Level 3 is conditional autonomous network that can implement complete closed-loop automation at the subsystem level. Taking the wireless domain as an example, this solution can be used to evaluate and predict user traffic, perform resource scheduling and parameter adjustment over the air interface, and assess the network adjustment effect. Automation can be achieved from perception, decision-making, execution, and after-event evaluation.

Level 4 is a highly autonomous network. The system can automate the entire life cycle of a single service across domains, such as cloud VPN service design, deployment and provisioning, dynamic scheduling, and automatic fault self-healing.

Level 5 is a fully autonomous network. The system can perform complete dynamic tasks in all network environments and handle exceptions properly.

Network autonomy is a step-to-step process, from providing an alternative to repetitive execution actions, to performing perception and monitoring of network environment and network device status, making decisions based on multiple factors and policies, and providing effective perception of end user experience. The system capability also starts from some service scenarios and covers all service scenarios.

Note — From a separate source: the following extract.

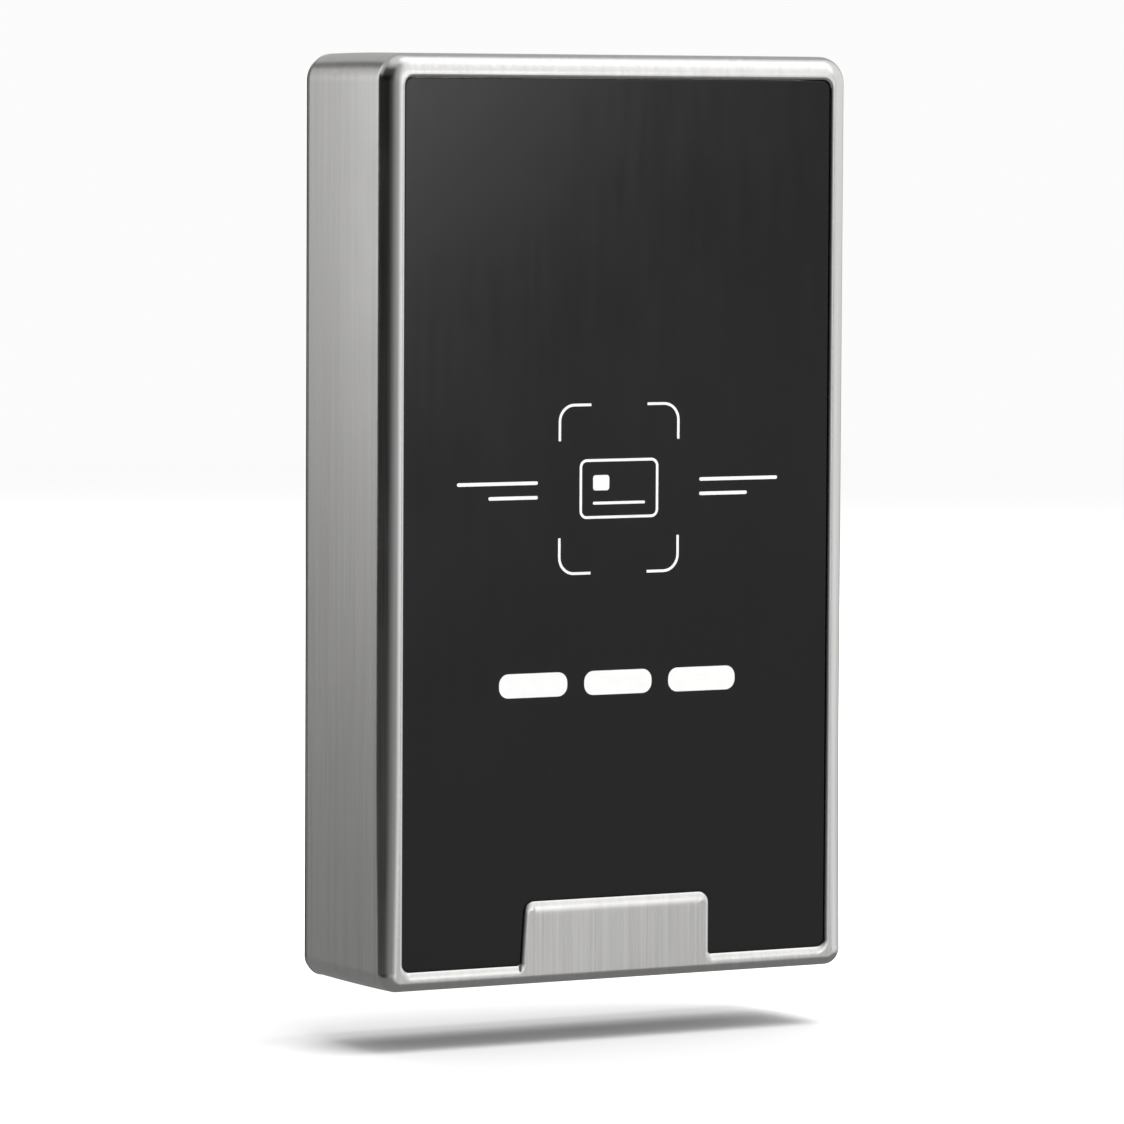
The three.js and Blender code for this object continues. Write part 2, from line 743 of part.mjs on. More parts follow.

The network autonomy and service 2.0 model has a long way to go. Huawei launches SoftCOM AI, relying on Huawei’s long-term and resolute strategic investment in All Intelligence, digital and intelligent network and device investment, and continuous investment in digital practices in the service field and in platform construction. Huawei is determined to build an autonomous network solution, upgrade the service mode, and release a series of solutions. Network autonomy is like automatic driving. It requires a rich ecosystem of partners to inject operation and maintenance experience into the system and work together to achieve automatic, self-healing, self-optimization, autonomous networks, and digital operation of services.